El prólogo de Perón sobre San Martín
El hombre, desde el principio de los tiempos, ha tratado de penetrar el misterio que lleva, como un enigma, dentro de su corazón.
Desde la más remota antigüedad, la mayor preocupación del hombre fue llegar a las honduras de su intimidad: “conocerse a sí mismo”.
Los filósofos de todos los tiempos buscaron la “sabiduría”, conocer al hombre, mediante la observación directa de sí mismos y de la humanidad que los rodeaba.
Los historiadores prefirieron en cambio penetrar el misterio del hombre, mirándolo desde lejos…
Acaso los filósofos hayan partido siempre de la hipótesis de que el hombre es demasiado pequeño… Es indudable en cambio que los historiadores han fundado siempre su quehacer en “la grandeza del hombre” como hipótesis de trabajo.
Los pueblos se parecen en esto a los filósofos o a los historiadores.
Les atrae como un abismo el enigma de conocerse a sí mismos.
Hay pueblos que sólo miran, con el microscopio del instante en que viven, nada más que el presente. Son pueblos sin porvenir, enfermos de pequeñeces.
Otros pueblos, en cambio, se afanan por el conocimiento de sí mismos, contemplando, desde lejos, la altura de sus hombres y la grandeza de sus vidas.

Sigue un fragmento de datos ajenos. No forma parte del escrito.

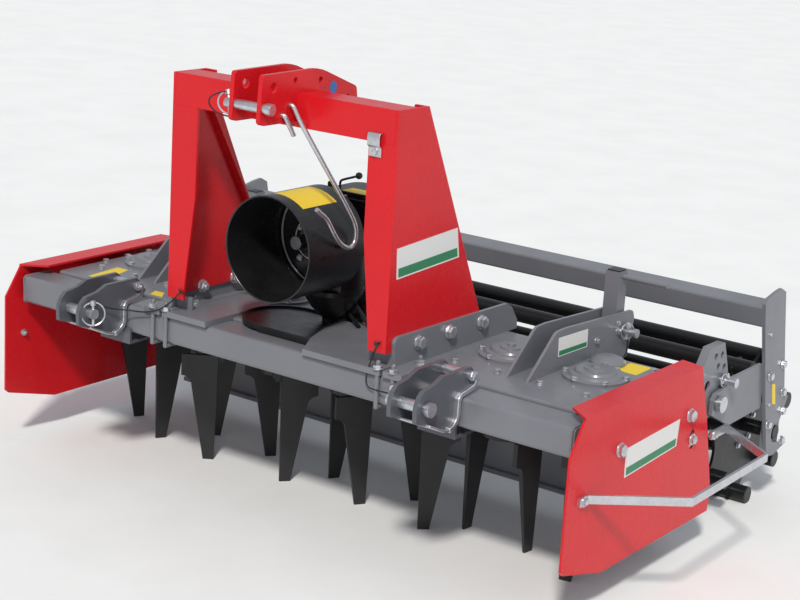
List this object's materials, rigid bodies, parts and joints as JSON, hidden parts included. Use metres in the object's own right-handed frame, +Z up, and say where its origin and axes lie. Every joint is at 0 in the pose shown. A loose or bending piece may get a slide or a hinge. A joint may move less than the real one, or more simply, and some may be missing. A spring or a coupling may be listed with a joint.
{
  "type": "power harrow",
  "caption": "Three-point power harrow: two-tine rotors under a trough, headstock, end plates, levelling board and a caged rear roller.",
  "frame": {"origin": "middle of the bounding box at floor level", "axes": "+Z up, -Y towards the tractor (hitch side), X across the machine"},
  "size_m": [2.252, 1.504, 1.2056],
  "materials": {
    "red_paint": "gloss paint",
    "grey_paint": "satin paint",
    "dark_grey_paint": "satin paint",
    "black_paint": "satin paint",
    "tine_steel": "matt paint on forged steel",
    "guard_plastic": "black moulded plastic",
    "zinc": "zinc plated"
  },
  "bodies": {
    "frame": {"gear_case": "grey_paint", "deck": "grey_paint", "bearing_covers": "grey_paint", "front_beam": "grey_paint", "post_right": "red_paint", "post_left": "red_paint", "foot_right": "grey_paint", "foot_left": "grey_paint", "cross_tube": "red_paint", "top_link_plates": "red_paint", "top_link_pin": "zinc", "hitch_ears_right": "dark_grey_paint", "hitch_ears_left": "dark_grey_paint", "hitch_pins": "zinc", "u_bolts": "grey_paint", "gearbox": "black_paint", "gearbox_stand": "black_paint", "pto_guard": "guard_plastic", "pto_hook": "zinc", "side_plate_right": "red_paint", "side_plate_left": "red_paint", "side_bar_right": "zinc", "side_bar_left": "zinc", "sector_plates": "grey_paint", "depth_pins": "zinc", "pivot_pins": "zinc", "side_mounts": "grey_paint", "board_brackets": "grey_paint", "board_pins": "zinc"},
    "rotor_1": {"rotor_1": "tine_steel"},
    "rotor_2": {"rotor_2": "tine_steel"},
    "rotor_3": {"rotor_3": "tine_steel"},
    "rotor_4": {"rotor_4": "tine_steel"},
    "rotor_5": {"rotor_5": "tine_steel"},
    "rotor_6": {"rotor_6": "tine_steel"},
    "rotor_7": {"rotor_7": "tine_steel"},
    "pto_shaft": {"pto_shaft": "zinc"},
    "levelling_board": {"levelling_board": "grey_paint", "board_posts": "grey_paint"},
    "roller_frame": {"roller_beam": "grey_paint", "roller_arm_right": "grey_paint", "roller_arm_left": "grey_paint"},
    "roller": {"roller": "black_paint"}
  },
  "joints": [
    {"name": "rotor_1_spin", "type": "hinge", "parent": "frame", "child": "rotor_1", "pos_m": [-0.75, -0.21102, 0.4], "axis": [0, 0, 1], "continuous": true},
    {"name": "rotor_2_spin", "type": "hinge", "parent": "frame", "child": "rotor_2", "pos_m": [-0.5, -0.21102, 0.4], "axis": [0, 0, 1], "continuous": true},
    {"name": "rotor_3_spin", "type": "hinge", "parent": "frame", "child": "rotor_3", "pos_m": [-0.25, -0.21102, 0.4], "axis": [0, 0, 1], "continuous": true},
    {"name": "rotor_4_spin", "type": "hinge", "parent": "frame", "child": "rotor_4", "pos_m": [0, -0.21102, 0.4], "axis": [0, 0, 1], "continuous": true},
    {"name": "rotor_5_spin", "type": "hinge", "parent": "frame", "child": "rotor_5", "pos_m": [0.25, -0.21102, 0.4], "axis": [0, 0, 1], "continuous": true},
    {"name": "rotor_6_spin", "type": "hinge", "parent": "frame", "child": "rotor_6", "pos_m": [0.5, -0.21102, 0.4], "axis": [0, 0, 1], "continuous": true},
    {"name": "rotor_7_spin", "type": "hinge", "parent": "frame", "child": "rotor_7", "pos_m": [0.75, -0.21102, 0.4], "axis": [0, 0, 1], "continuous": true},
    {"name": "pto_shaft_spin", "type": "hinge", "parent": "frame", "child": "pto_shaft", "pos_m": [0, -0.41102, 0.75], "axis": [0, 1, 0], "continuous": true},
    {"name": "levelling_board_slide", "type": "slide", "parent": "frame", "child": "levelling_board", "axis": [0, 0, 1], "range_m": [0, 0.11]},
    {"name": "roller_frame_swing", "type": "hinge", "parent": "frame", "child": "roller_frame", "pos_m": [0, 0.15698, 0.392], "axis": [1, 0, 0], "range_deg": [-9, 0]},
    {"name": "roller_spin", "type": "hinge", "parent": "roller_frame", "child": "roller", "pos_m": [0, 0.53098, 0.224], "axis": [1, 0, 0], "continuous": true}
  ],
  "couplings": [
    {"joint": "rotor_1_spin", "follows": "rotor_4_spin", "ratio": -1},
    {"joint": "rotor_2_spin", "follows": "rotor_4_spin", "ratio": 1},
    {"joint": "rotor_3_spin", "follows": "rotor_4_spin", "ratio": -1},
    {"joint": "rotor_5_spin", "follows": "rotor_4_spin", "ratio": -1},
    {"joint": "rotor_6_spin", "follows": "rotor_4_spin", "ratio": 1},
    {"joint": "rotor_7_spin", "follows": "rotor_4_spin", "ratio": -1},
    {"joint": "pto_shaft_spin", "follows": "rotor_4_spin", "ratio": 2}
  ]
}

Son pueblos “enfermos de grandeza”.
La eternidad los espera desde el porvenir y frecuentemente Dios los elige para cumplir un destino superior entre los demás pueblos.
Para que un pueblo pueda mirarse en su pasado y contemplar por lo tanto, su porvenir con grandeza de corazón necesita poseer en su historia, un momento por lo menos de gloria indiscutible.
Momentos así suelen darse con escasa frecuencia porque se necesitan para ello: la estatura de un hombre gigantesco y el pedestal de un pueblo extraordinario.
Pueblos hay que pasan por el mundo sin encontrarse con “el hombre” anhelado; y hombres gigantescos no encuentran muchas veces “el pueblo” que desean.
Los argentinos que siguieron a San Martín por los caminos de su inexorable designio de “ser lo que debía ser o no ser nada”, constituyeron indudablemente el extraordinario pedestal de nuestro Gran Capitán.
Para seguir los caminos de San Martín era necesario un pueblo consciente de su responsabilidad frente al destino de las naciones hermanas que debía liberar con su generoso sacrificio.
Y para conducir soldados de un pueblo así, era menester un alma como la de San Martín, capaz de ascender hasta las más altas cumbres de la humildad.
El Instituto Nacional Sanmartiniano, publicando esta extraordinaria documentación, actualizada mediante búsquedas afanosas, impregnadas de invencible patriotismo, nos pone de frente ante la grandeza indiscutible de San Martín.
En su grandeza sublime nos miramos ya, midiéndola con la grandeza del pueblo que supo conocerlo, comprenderlo y amarlo sangrando desde San Lorenzo a Guayaquil y más allá todavía.
Bien está que nos miremos así para conocernos con absoluta verdad… porque sólo contemplando la grandeza pasada podremos penetrar en la eternidad que nos espera desde el porvenir.
Yo tengo la presunción ahora, de creer que Dios ha vuelto a elegirnos, como en los tiempos de San Martín, para cumplir un designio de liberación entre los pueblos.
Acaso en estas páginas esté el secreto de nuestro destino y tal vez se encuentren algún día, leyéndolas, el pueblo y el hombre capaces de realizarlo más allá de las cumbres que sólo puede hollar la humildad.
Dios quiera que este esfuerzo extraordinario que honra a la historiografía nacional impregne de virtud sanmartiniana esta segunda mitad de nuestro siglo, en la que, sin duda, habrá de decidirse el destino de América y por ende de la humanidad.